§ GOAL
Scan the entries and tally the lines that include the string "hinge". Reply with the figure alone.

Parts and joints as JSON
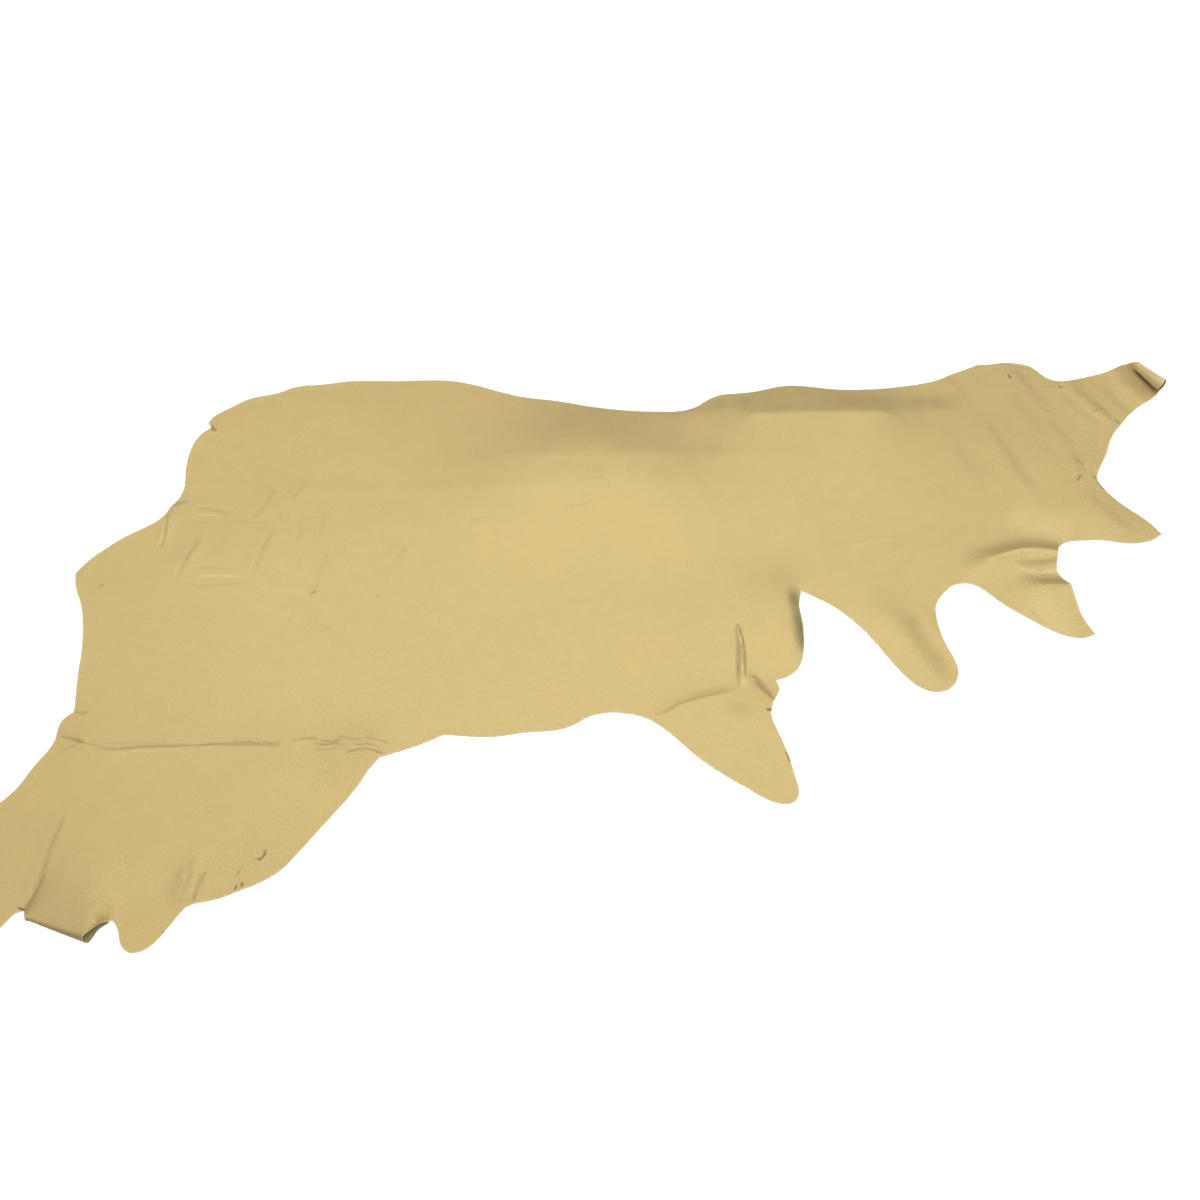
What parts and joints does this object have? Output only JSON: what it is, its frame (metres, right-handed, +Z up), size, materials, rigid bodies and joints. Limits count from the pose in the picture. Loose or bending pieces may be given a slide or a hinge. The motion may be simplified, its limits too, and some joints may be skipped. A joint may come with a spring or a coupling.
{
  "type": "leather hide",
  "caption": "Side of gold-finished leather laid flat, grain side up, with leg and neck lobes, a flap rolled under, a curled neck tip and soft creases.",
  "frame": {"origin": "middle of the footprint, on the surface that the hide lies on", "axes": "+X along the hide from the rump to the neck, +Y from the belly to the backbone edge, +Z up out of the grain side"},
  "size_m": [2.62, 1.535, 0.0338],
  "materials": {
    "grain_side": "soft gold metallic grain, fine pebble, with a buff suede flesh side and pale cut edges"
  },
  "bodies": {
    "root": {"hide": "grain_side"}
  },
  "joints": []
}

--

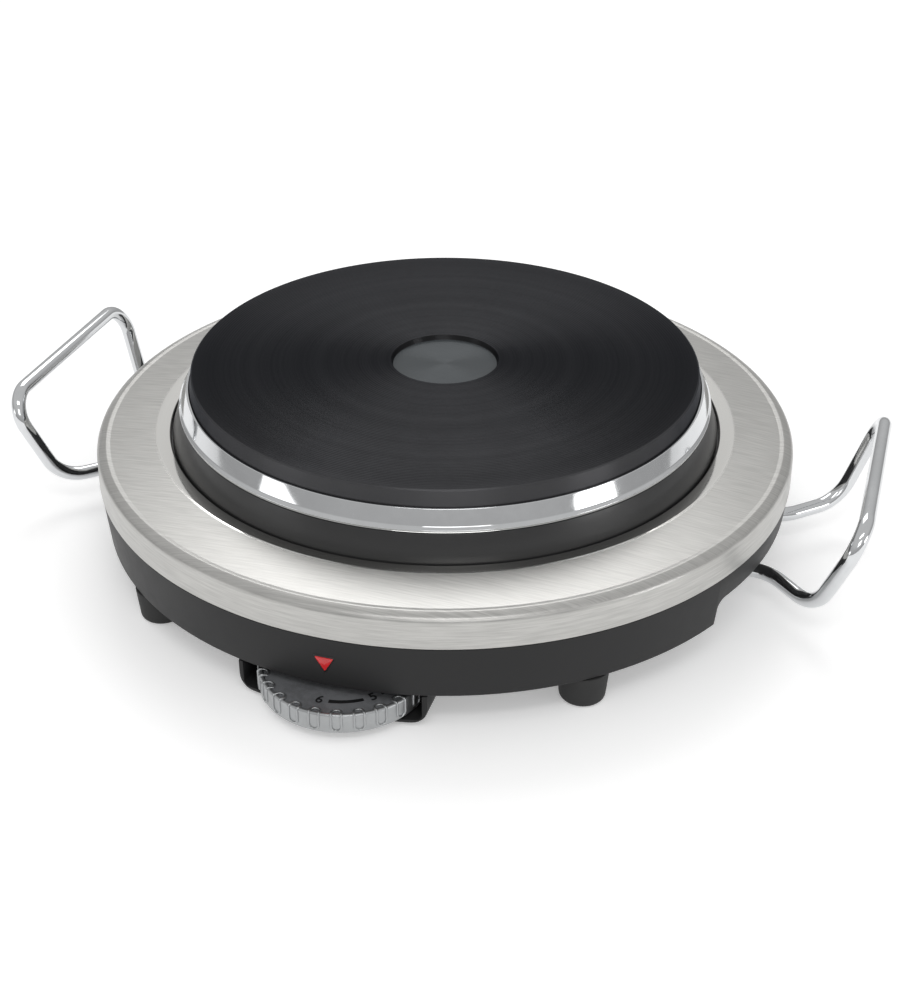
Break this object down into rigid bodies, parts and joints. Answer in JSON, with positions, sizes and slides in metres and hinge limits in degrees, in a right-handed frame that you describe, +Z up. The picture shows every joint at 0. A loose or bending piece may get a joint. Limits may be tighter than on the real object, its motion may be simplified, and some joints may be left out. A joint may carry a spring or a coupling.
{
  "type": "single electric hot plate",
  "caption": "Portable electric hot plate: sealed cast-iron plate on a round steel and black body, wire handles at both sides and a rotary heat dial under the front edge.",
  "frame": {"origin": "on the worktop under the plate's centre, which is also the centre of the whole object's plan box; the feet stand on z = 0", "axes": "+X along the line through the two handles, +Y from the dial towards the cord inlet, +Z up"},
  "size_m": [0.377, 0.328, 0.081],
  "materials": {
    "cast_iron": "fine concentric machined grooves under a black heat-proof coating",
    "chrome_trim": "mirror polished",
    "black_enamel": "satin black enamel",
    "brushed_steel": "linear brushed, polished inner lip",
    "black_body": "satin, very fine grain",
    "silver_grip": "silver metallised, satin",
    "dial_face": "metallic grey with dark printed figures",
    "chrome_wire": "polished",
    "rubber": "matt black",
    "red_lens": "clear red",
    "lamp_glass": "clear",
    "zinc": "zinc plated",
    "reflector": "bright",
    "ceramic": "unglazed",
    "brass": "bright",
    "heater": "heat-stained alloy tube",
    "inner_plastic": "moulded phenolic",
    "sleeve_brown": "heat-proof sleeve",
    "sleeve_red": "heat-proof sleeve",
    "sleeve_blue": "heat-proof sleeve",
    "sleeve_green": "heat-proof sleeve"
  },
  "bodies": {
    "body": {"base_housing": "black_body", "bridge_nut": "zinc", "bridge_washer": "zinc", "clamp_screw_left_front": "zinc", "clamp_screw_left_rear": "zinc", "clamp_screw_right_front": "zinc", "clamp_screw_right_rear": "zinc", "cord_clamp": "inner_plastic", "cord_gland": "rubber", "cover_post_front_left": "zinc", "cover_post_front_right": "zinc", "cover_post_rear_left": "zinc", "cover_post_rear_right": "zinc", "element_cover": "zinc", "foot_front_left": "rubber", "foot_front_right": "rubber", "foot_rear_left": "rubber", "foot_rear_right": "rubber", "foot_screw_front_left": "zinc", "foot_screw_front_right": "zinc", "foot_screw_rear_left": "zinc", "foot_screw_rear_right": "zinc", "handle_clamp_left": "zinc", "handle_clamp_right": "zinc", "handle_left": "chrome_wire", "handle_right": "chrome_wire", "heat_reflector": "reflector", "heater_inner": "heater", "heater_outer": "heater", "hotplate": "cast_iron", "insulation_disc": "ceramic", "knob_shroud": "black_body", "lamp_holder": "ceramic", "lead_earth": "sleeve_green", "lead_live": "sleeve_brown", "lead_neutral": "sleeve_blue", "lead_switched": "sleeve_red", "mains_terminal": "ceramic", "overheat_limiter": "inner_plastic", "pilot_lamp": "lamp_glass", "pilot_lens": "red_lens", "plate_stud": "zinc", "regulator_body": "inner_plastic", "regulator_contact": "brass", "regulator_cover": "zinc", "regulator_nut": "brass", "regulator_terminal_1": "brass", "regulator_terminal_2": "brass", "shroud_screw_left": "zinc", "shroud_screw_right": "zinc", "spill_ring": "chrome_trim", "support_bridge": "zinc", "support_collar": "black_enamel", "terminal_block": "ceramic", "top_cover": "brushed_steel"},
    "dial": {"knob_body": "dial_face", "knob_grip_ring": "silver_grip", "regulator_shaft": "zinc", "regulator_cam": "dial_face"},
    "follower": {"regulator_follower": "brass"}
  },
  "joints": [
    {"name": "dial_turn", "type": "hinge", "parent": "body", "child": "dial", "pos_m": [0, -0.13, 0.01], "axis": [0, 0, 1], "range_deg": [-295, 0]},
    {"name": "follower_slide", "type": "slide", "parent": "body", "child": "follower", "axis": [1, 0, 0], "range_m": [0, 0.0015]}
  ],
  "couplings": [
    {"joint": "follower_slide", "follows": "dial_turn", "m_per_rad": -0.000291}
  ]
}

---

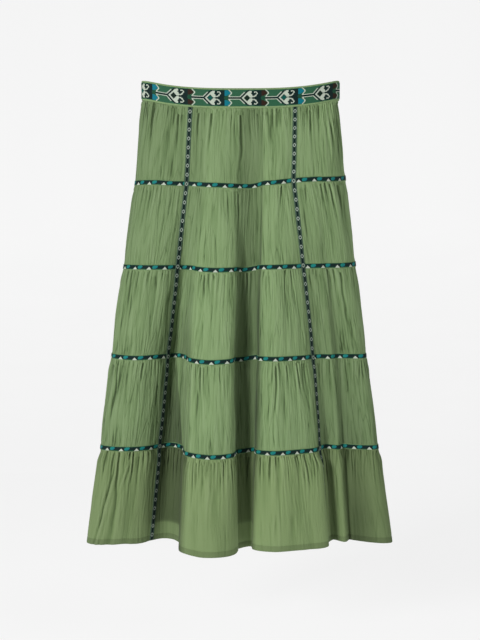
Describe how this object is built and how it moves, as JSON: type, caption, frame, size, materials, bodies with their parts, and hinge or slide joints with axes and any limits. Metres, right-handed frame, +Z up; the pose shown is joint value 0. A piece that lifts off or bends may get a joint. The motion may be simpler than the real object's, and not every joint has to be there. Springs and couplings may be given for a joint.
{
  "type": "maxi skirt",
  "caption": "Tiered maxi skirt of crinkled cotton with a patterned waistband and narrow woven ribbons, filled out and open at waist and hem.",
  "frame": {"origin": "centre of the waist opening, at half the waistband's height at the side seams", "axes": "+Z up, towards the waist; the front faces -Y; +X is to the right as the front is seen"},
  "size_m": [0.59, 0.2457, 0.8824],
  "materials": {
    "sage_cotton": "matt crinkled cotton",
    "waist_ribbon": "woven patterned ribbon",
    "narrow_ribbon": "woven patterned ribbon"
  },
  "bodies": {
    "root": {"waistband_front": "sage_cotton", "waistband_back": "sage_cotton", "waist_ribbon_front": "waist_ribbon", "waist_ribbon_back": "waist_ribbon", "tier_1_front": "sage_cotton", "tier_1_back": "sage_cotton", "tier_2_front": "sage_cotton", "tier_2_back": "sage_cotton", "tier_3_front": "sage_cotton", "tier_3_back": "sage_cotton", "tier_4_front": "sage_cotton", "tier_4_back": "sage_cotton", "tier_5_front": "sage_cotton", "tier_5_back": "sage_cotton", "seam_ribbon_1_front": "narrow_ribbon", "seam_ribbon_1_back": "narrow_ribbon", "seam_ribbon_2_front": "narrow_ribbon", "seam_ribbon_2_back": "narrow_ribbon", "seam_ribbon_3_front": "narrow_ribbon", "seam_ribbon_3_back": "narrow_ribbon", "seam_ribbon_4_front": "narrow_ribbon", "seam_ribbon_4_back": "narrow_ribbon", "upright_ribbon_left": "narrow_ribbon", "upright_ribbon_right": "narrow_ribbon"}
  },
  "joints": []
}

§ COMPLETED TASK
4